** Begin MATERIAL **
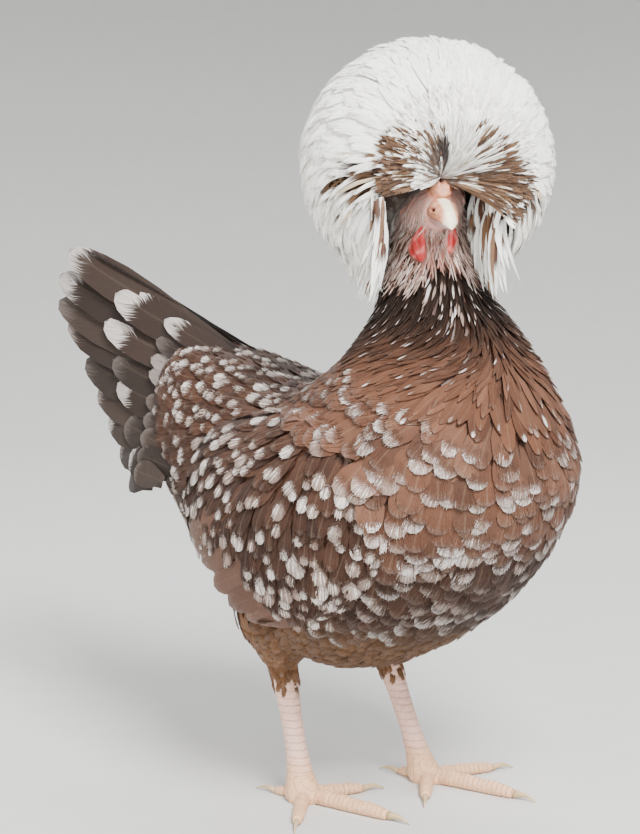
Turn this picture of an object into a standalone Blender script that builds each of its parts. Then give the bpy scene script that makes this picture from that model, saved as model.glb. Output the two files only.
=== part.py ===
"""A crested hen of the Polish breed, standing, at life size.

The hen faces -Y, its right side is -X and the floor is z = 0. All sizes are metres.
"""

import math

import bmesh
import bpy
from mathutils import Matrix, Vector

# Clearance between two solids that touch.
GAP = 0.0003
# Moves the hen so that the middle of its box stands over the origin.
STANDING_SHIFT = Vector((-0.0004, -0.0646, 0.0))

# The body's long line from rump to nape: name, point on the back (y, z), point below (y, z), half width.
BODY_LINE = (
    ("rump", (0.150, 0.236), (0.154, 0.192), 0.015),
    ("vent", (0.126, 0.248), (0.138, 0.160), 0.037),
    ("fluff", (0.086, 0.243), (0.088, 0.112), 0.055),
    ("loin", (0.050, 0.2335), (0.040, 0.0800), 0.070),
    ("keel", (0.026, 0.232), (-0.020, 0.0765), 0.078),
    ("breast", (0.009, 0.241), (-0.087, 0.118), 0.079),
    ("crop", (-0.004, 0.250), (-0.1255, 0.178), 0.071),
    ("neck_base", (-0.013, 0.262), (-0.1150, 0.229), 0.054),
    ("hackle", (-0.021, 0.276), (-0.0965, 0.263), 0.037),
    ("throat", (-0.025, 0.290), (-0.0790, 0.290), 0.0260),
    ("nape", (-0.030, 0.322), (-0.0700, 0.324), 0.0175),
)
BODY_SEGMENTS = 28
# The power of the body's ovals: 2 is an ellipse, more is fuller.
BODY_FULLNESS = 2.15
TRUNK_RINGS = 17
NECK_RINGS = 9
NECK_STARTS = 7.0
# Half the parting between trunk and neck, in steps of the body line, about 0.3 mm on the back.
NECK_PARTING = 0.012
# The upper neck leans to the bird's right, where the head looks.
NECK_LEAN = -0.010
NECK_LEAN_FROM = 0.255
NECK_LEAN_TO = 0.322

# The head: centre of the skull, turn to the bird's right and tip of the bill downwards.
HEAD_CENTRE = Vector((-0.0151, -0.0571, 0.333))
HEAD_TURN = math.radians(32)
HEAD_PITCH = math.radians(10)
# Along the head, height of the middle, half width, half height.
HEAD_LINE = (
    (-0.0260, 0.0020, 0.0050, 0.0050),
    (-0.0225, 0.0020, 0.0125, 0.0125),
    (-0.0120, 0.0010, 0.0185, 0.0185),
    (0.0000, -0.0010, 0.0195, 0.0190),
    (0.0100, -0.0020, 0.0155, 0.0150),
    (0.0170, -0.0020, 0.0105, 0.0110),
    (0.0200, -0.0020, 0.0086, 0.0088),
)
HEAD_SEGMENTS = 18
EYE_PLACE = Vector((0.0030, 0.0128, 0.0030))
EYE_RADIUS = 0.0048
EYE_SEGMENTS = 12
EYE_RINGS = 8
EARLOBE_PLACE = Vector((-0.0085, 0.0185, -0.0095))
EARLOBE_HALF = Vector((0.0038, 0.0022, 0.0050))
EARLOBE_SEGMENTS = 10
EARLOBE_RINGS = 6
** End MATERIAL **
* [WHAT YOU SHOULD DO]:
Extract from the data every line where "that" shows up.

* [TASK RESULT]:
Turn this picture of an object into a standalone Blender script that builds each of its parts. Then give the bpy scene script that makes this picture from that model, saved as model.glb. Output the two files only.
# Clearance between two solids that touch.
# Moves the hen so that the middle of its box stands over the origin.